At the beginning of each month, block 30 minutes in your calendar (go ahead and do it now!) to plan out your goals for the month.
During that planning time, look at your quarterly goals and break them down into what needs to be done in the next 30 days. Be realistic about what you can actually accomplish and readjust your goals if necessary.
While you’re planning your monthly goals, go ahead and schedule in when you’re going to do your monthly and quarterly tasks. If you don’t schedule it, you’re not likely to do it-- so block your calendar now. Remember, you set those maintenance tasks because they’ll help you achieve your business goals, so don’t let them get pushed to the backburner and pile up.
Setting your weekly goals will look a lot like your monthly goals, only even more task-oriented.
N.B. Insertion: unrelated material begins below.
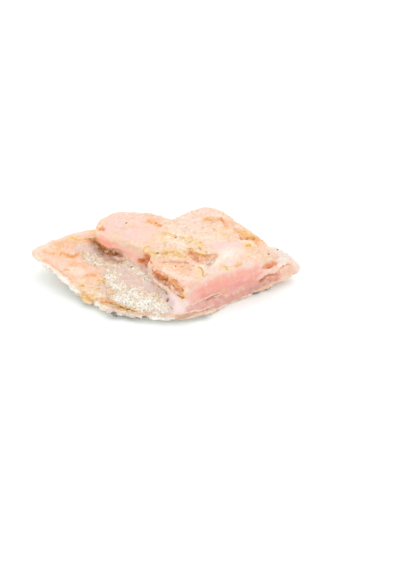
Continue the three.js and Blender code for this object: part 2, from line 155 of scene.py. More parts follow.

Take 10 minutes every Sunday night or Monday morning (I do it Monday morning while I’m having my coffee) to set the tasks you need to do that week that will help you achieve your monthly goals. While you’re at it, schedule in your weekly and bi-weekly maintenance tasks so you have it all in your calendar.
I’ve written before about the 5-minute secret to getting shit done. Essentially, you want to take 3 minutes each morning to write out your three priorities (and only three!) and schedule them in your calendar.
Start your day with the most important task and stay focused on your priorities. If you get all three of them done, move on to your daily maintenance tasks-- but only after you do those priorities.
That’s the hardest part: staying focused on the real work without getting distracted. I'm not saying ignore your maintenance tasks, but:
If you’re spending the bulk of your time on maintenance, you’re not moving forward.
Because that’s the point of this entire exercise: growing your business-- and yourself.
It’s setting goals that are meaningful to you. Working towards something you desperately want. Actually getting the thing done that you put off all last year.
But whatever your goals are, just know one thing: you got this.